Pesta Rakyat Milik Bersama

Sebagai sebuah perhelatan yang boleh dibilang sangat besar, merupakan fakta menarik bahwa acara PBA ini tidak didukung oleh sponsor manapun. Sebagai gambaran, pentas kesenian yang berlangsung selama delapan hari tersebut diikuti oleh kurang lebih 200 komunitas seni. Mengambil beberapa tempat sebagai titik keramaian, semisal halaman rumah Gus Muh dan lapangan, pentas seni berlangsung terus-menerus. Malam terakhir sebelum pengajian, dilangsungkan karnaval yang diikuti lebih dari lima puluh kelompok kesenian. Penonton yang berjubel memadati pinggir jalan sepanjang 200 meter seolah menjadi benteng tebal tak tertembus. Menurut keterangan salah seorang peserta, tiap kelompok yang tampil di acara PBA diberi uang transport sebesar 400 ribu rupiah. Tidak besar memang untuk ukuran mereka mengingat biasanya mereka mematok tarif 1,5 sampai 2 dua juta rupiah tiap kali pentas. Namun dengan jumlah peserta yang mencapai angka 200, bisa dibayangkan berapa dalam kantong harus dirogoh untuk membiayai keseluruhan acara tersebut. Itu pun belum memasukkan biaya akomodasi selama di lokasi. Lantas dari mana pembiayaannya? Menurut Suyono, salah seorang panitia teknis PBA, keseluruhan acara tersebut didanai oleh Gus Muh pribadi. Tidak ada satupun pendanaan dari pihak luar, tidak pesantren, tidak wali santri, tidak pula sponsor. Hal senada juga diujarkan oleh Gus Yusuf.

Menariknya, perlakuan yang berbeda diberlakukan kepada kesenian modern. Setiap kali nanggap kesenian modern semisal band, Gus Yusuf tidak pernah merogoh kocek sendiriuntuk membayar mereka. “Saya bisa berbeda dalam menyikapi kesenian. Kalau saya ngundang Jikustik, Gigi, Sheila on 7, saya nggak mau keluar uang sepeser pun, lha wong mereka itu sudah masuk industri kok. Ada sponsor. Tapi kalau untuk jathilan, kethoprak, atau wayang, saya bersedia keluar uang karena mereka bukan industri. Tidak ada sponsor, karena adanya sponsor berarti mengkhianati mereka,” tuturnya.

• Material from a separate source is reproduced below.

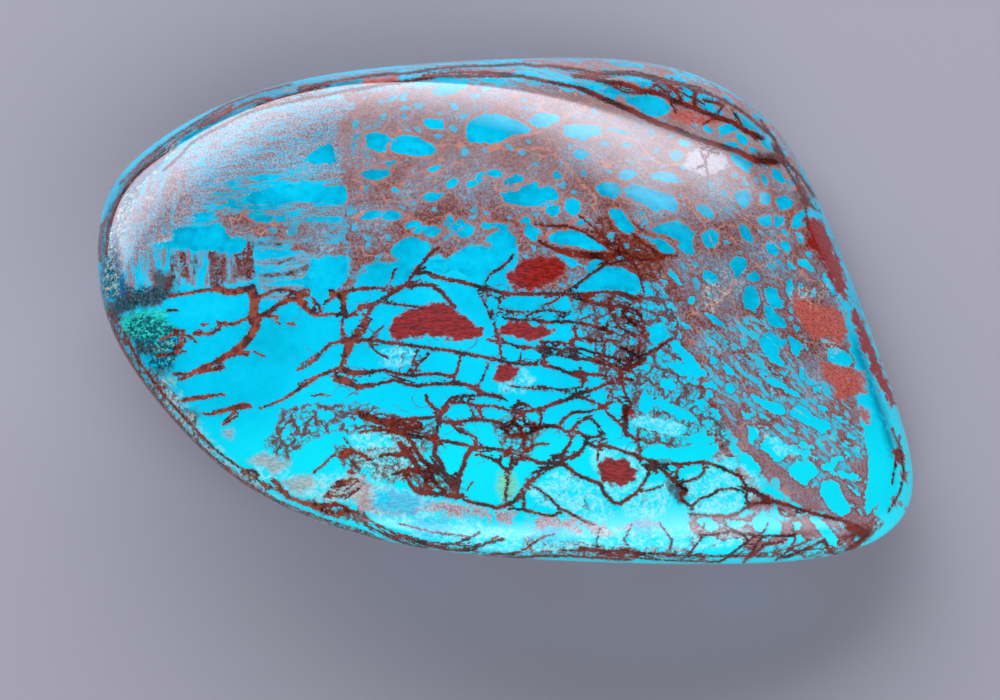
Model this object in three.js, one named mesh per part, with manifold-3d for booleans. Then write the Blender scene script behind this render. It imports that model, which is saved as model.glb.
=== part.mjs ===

Bagi kalangan kelompok kesenian sendiri, tampil di PBA adalah salah satu wahana aktualisasi diri yang lepas dari logika komodifikasi. Dengan kompensasi minim yang hanya cukup untuk menutup ongkos transportasi, mereka dengan senang hati meluangkan waktu dan energi untuk meramaikan PBA. Bahkan di antara mereka sudah tampil di acara tersebut beberapa kali; ada yang tiga, delapan, sebelas, bahkan puluhan kali. Bagi orang-orang ini, kesenian memang sudah merupakan jalan hidup Andaikata tidak ada yang naggap, mereka akan tetap mentas sendiri di kampung mereka. “Pada dasarnya anak-anak muda di sini memang senang dengan barongsai,” ungkap Sukirman, pemimpin dari kelompok barongsai Gotong Royong yang sudah mentas di PBA selama berpuluh tahun tanpa absen sekali pun.

 

                Sebagai sebuah teks, PBA bisa dimaknai secara berbeda oleh berbagai pihak yang berbeda latar belakang. Bagi santri misalnya, PBA, atau lebih luas khataman, merupakan momen ketika mereka bisa menikmati kebebasan sesaat setelah selama setahun mereka dipenatkan oleh kesibukan mengaji. Dengan adanya PBA, mereka bisa dengan bebas menikmati pentas kesenian tanpa takut akan hukuman yang bakal dijatuhkan oleh keamanan pesantren, sebab pada hari-hari biasa aturan Pondok melarang mereka menonton pentas kesenian. Di mata para santri, agaknya kesenian tradisional masih dipandang miring. Ini bisa ditangkap dari komentar salah seorang santri alumni yang sempat didengar oleh Desantara. “Bagi saya pertunjukan kesenian semacam ini ada hikmahnya. Di rumah, setelah saya pulang kampung, pertunjukan kesenian sudah menjadi bagian yang tidak bisa dipisahkan dari kehidupan sehari-hari masyarakat. Setiap ada hajatan pasti nanggap penta seni. Tapi karena sudah terbiasa melihat di sini, maka  di rumah saya sudah tidak kepengin lagi untuk menontonnya,” katanya. Bagi para panitia PBA, yang kebanyakan adalah orang-orang sudah berumur dan memiliki kedekatan dengan pesantren, PBA juga dimaknai sebagai sebuah kegiatan penuh hikmah. Pasalnya, tidak sedikit di antara para pelaku seni yang sudah beberapa kali pentas di Ponpes API Tegalrejo berubah menjadi taat beragama: melakukan sholat, puasa, dan ikut pengajian. Bisa jadi apa yang disampaikan salah seorang santri dan para panitia PBA ini merupakan upaya mereka untuk memahami kontradiksi antara doktrin yang mereka pelajari dengan kenyataan yang mereka hadapi tiap setahun sekali itu.

Bagaimanapun, dengan diadakannya PBA, kalangan pelaku kesenian tradisional merasa lebih dekat dengan Pesantren dan menganggap Pondok Tegalrejo sebagai pesantren yang terbuka. Mereka nyaman untuk berkesenian. Tampil di hadapan para kiai dan santri menjadi tak ubahnya tampil di tempat-tempat lain di hadapan petani, buruh, atau orang-orang yang jauh dari suara orang mengaji.